Unfortunately, the film isn’t a triumph. It begins well - although I can’t understand why the timeframe was moved from Edwardian England to the post-World War II period. The pacing is brisk, the gloomy and foreboding atmosphere of Misselthwaite convincing. But the movie doesn’t invest enough time or emotion in building Mary’s relationships with the other children in the story. And in the final third of the film, the script abandons the novel’s plotline and devolves into a tired, clichéd psychodrama. Parents will not be happy to see Lord Craven drink what is apparently alcohol and in an impaired state, carelessly cause a major house fire. Fortunately, there is little other negative content besides a few moments of peril that will not alarm most children.
This is a film that is well suited for family viewing but might not hit the mark for fans of the novel. Frankly, I was disappointed to see the “secret garden” morph into a “magic garden”. In the book, the garden’s enchantment is simply the everyday magic of Mother Nature – turning seeds into plants and bringing health and life to those who spend time outdoors. But in the film, the garden is a vast series of landscapes which are explicitly magical with instantly growing flowers; helpful trees and birds; vivid, out-of-this-world, saturated colors; and rapid healing powers. It’s breathtakingly beautiful, but its very other-worldliness removes it from our own experience and makes it seem unattainable. What we need instead is the hopeful message of the original story – that patience, hard work, and the natural rhythms of nature can give us a brighter future than we can see in dark times.Directed by Marc Munden. Starring Dixie Egerickx, Colin Firth, Julie Walters, Edan Hayhurst. Running time: 99 minutes. Theatrical release August 7, 2020. Updated August 11, 2020
Watch the trailer for The Secret Garden (2020)Dixie Egerickx, Colin Firth, Julie Walters, Edan Hayhurst
The Secret Garden (2020)
Rating & Content Info
Why is The Secret Garden (2020) rated PG? The Secret Garden (2020) is rated PG by the MPAA for thematic elements and some mild peril
Violence: There is mention of kidnapping. A child is abandoned in an empty house when her parents die. An angry child throws her doll overboard into the sea. A child falls off a high wall and rolls down a hill. A dog is caught in a trap and we see his wounded paw. A child is shown buckled into restraints in bed. An impaired man causes a house fire.

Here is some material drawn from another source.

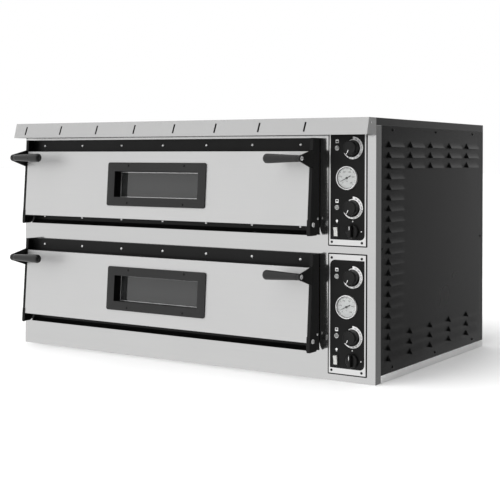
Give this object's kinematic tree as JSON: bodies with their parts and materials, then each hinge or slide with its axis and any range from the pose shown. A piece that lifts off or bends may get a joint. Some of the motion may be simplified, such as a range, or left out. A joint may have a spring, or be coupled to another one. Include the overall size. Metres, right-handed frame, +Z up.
{
  "type": "countertop pizza oven",
  "caption": "Wide two-deck electric countertop pizza oven with drop-down glazed doors, side-louvred black casing, steam hood and a control column on the right.",
  "frame": {"origin": "centre of the casing underside, on the surface that the oven stands on", "axes": "+X to the right seen from the front, +Y to the back, +Z up"},
  "size_m": [1.166, 0.8114, 0.642],
  "materials": {
    "front_steel": "satin stainless, finely brushed",
    "cover_steel": "satin stainless",
    "back_sheet": "dark coated sheet",
    "side_paint": "black textured powder coat",
    "dark_screws": "blackened screws",
    "oven_lining": "aluminised steel sheet, matt",
    "mineral_wool": "mineral wool",
    "plain_steel": "plain zinc-coated steel",
    "refractory": "rough refractory stone",
    "element_tube": "dull oxidised tube",
    "lamp_ceramic": "white ceramic and bulb",
    "clear_glass": "clear glass",
    "probe_copper": "copper probe",
    "panel_face": "steel plate with a black printed face",
    "gauge_case": "bright bezel and white dial",
    "switchgear": "moulded switchgear",
    "black_nylon": "black nylon",
    "lamp_lens": "faceted lens",
    "bright_screws": "bright screws and bolts",
    "needle": "black pointer",
    "knob_plastic": "black moulded plastic",
    "rocker_plastic": "white moulded plastic",
    "door_paint": "black satin enamel",
    "bezel_paint": "dark grey satin enamel",
    "window_glass": "tinted heat-resisting glass",
    "grip_plastic": "black bakelite"
  },
  "bodies": {
    "oven": {"base_tray": "cover_steel", "front_frame": "front_steel", "left_side_panel": "side_paint", "right_side_panel": "side_paint", "back_panel": "back_sheet", "top_cover": "side_paint", "hood": "cover_steel", "casing_screws": "dark_screws", "upper_chamber": "oven_lining", "lower_chamber": "oven_lining", "chamber_insulation": "mineral_wool", "deck_supports": "plain_steel", "hearth_stones": "refractory", "stone_racks": "plain_steel", "heating_elements": "element_tube", "oven_lamps": "lamp_ceramic", "lamp_glasses": "clear_glass", "sensor_probes": "probe_copper", "control_bay_wall": "plain_steel", "upper_control_panel": "panel_face", "lower_control_panel": "panel_face", "panel_screws": "dark_screws", "gauge_cases": "gauge_case", "gauge_glasses": "clear_glass", "thermostat_bodies": "switchgear", "selector_switch_bodies": "switchgear", "light_switch_housings": "black_nylon", "pilot_lamps": "lamp_lens", "contactors": "switchgear", "cable_gland": "black_nylon", "hinge_arms": "door_paint", "hinge_bolts": "bright_screws"},
    "upper_door": {"upper_door_shell": "door_paint", "upper_door_skin": "front_steel", "upper_door_liner": "oven_lining", "upper_door_insulation": "mineral_wool", "upper_window_bezel": "bezel_paint", "upper_window_glass": "window_glass", "upper_handle_plates": "door_paint", "upper_handle_grips": "grip_plastic", "upper_door_screws": "bright_screws"},
    "lower_door": {"lower_door_shell": "door_paint", "lower_door_skin": "front_steel", "lower_door_liner": "oven_lining", "lower_door_insulation": "mineral_wool", "lower_window_bezel": "bezel_paint", "lower_window_glass": "window_glass", "lower_handle_plates": "door_paint", "lower_handle_grips": "grip_plastic", "lower_door_screws": "bright_screws"},
    "upper_gauge_needle": {"upper_gauge_needle": "needle"},
    "lower_gauge_needle": {"lower_gauge_needle": "needle"},
    "upper_top_heat_knob": {"upper_top_heat_knob": "knob_plastic"},
    "upper_floor_heat_knob": {"upper_floor_heat_knob": "knob_plastic"},
    "lower_top_heat_knob": {"lower_top_heat_knob": "knob_plastic"},
    "lower_floor_heat_knob": {"lower_floor_heat_knob": "knob_plastic"},
    "upper_selector_knob": {"upper_selector_knob": "knob_plastic"},
    "lower_selector_knob": {"lower_selector_knob": "knob_plastic"},
    "upper_light_rocker": {"upper_light_rocker": "rocker_plastic"},
    "lower_light_rocker": {"lower_light_rocker": "rocker_plastic"}
  },
  "joints": [
    {"name": "upper_door_hinge", "type": "hinge", "parent": "oven", "child": "upper_door", "pos_m": [-0.06, -0.3796, 0.381], "axis": [1, 0, 0], "range_deg": [0, 90]},
    {"name": "lower_door_hinge", "type": "hinge", "parent": "oven", "child": "lower_door", "pos_m": [-0.06, -0.3796, 0.096], "axis": [1, 0, 0], "range_deg": [0, 90]},
    {"name": "upper_gauge_needle_turn", "type": "hinge", "parent": "oven", "child": "upper_gauge_needle", "pos_m": [0.4975, -0.3485, 0.4961], "axis": [0, 1, 0], "range_deg": [-18, 252]},
    {"name": "upper_top_heat_knob_turn", "type": "hinge", "parent": "oven", "child": "upper_top_heat_knob", "pos_m": [0.513, -0.355, 0.5691], "axis": [0, 1, 0], "range_deg": [0, 270]},
    {"name": "upper_floor_heat_knob_turn", "type": "hinge", "parent": "oven", "child": "upper_floor_heat_knob", "pos_m": [0.513, -0.355, 0.424], "axis": [0, 1, 0], "range_deg": [0, 270]},
    {"name": "upper_selector_knob_turn", "type": "hinge", "parent": "oven", "child": "upper_selector_knob", "pos_m": [0.513, -0.355, 0.3667], "axis": [0, 1, 0], "range_deg": [0, 90]},
    {"name": "upper_light_rocker_tilt", "type": "hinge", "parent": "oven", "child": "upper_light_rocker", "pos_m": [0.467, -0.3445, 0.365], "axis": [-1, 0, 0], "range_deg": [0, 16]},
    {"name": "lower_gauge_needle_turn", "type": "hinge", "parent": "oven", "child": "lower_gauge_needle", "pos_m": [0.4975, -0.3485, 0.1826], "axis": [0, 1, 0], "range_deg": [-18, 252]},
    {"name": "lower_top_heat_knob_turn", "type": "hinge", "parent": "oven", "child": "lower_top_heat_knob", "pos_m": [0.513, -0.355, 0.2556], "axis": [0, 1, 0], "range_deg": [0, 270]},
    {"name": "lower_floor_heat_knob_turn", "type": "hinge", "parent": "oven", "child": "lower_floor_heat_knob", "pos_m": [0.513, -0.355, 0.1105], "axis": [0, 1, 0], "range_deg": [0, 270]},
    {"name": "lower_selector_knob_turn", "type": "hinge", "parent": "oven", "child": "lower_selector_knob", "pos_m": [0.513, -0.355, 0.0532], "axis": [0, 1, 0], "range_deg": [0, 90]},
    {"name": "lower_light_rocker_tilt", "type": "hinge", "parent": "oven", "child": "lower_light_rocker", "pos_m": [0.467, -0.3445, 0.0515], "axis": [-1, 0, 0], "range_deg": [0, 16]}
  ]
}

Sexual Content: None noted.
Profanity: None noted.
Alcohol / Drug Use: A main character drinks what is likely alcohol – the nature of the drink is not specified, but he acts intoxicated.
Page last updated August 11, 2020
The Secret Garden (2020) Parents' Guide
Have you read The Secret Garden? What do you think about how this movie’s script changes the story? If you were the director, how would you adapt the text?
Both the book and movie show that Mary and the other characters benefit from spending time in the garden. Have you noticed the benefits of enjoying nature? Scientists have learned that being outdoors has a measurable effect on mental health. Why do you think nature helps our mood?
Psychology Today: Why Connecting With Nature Elevates Your Mental Health
Loved this movie? Try these books…
If you want to read the real story, look for the original novel, The Secret Garden, by Frances Hodgson Burnett. She also wrote another novel, A Little Princess, which is about an English girl who comes from India to attend boarding school in London.
For another story about an orphan who winds up in a beautiful place, try Elizabeth Goudge’s The Little White Horse. It follows the adventures of Maria Merryweather when she goes to live with her uncle in his magical estate, Moonacre, nestled in Silverydew. There is trouble in paradise, and Maria is the one destined to save her new home.
A red-headed orphan winds up in beautiful Prince Edward Island in Anne of Green Gables. With a vivid imagination and flair for storytelling, Anne has captivated generations of readers.
Related home video titles:
The Secret Garden was also adapted for film in 1993 and this version hews more closely to the original story. Another novel by Frances Hodgson Burnett, A Little Princess, is also available in movie form.
An orphaned boy tries to restore the only legacy he received from his father in Hugo. Set in early 20th century Paris, this film has a convincing historical atmosphere.
In Pollyanna, the titular orphan brings good cheer to the home of her wealthy aunt and proceeds to lighten the lives of her entire community.
The power of nature to heal itself is evidenced in the documentary The Biggest Little Farm.
Colin Firth plays a widowed and overwhelmed father in Nanny McPhee. Emma Thompson stars as the nanny who brings order to his home and family.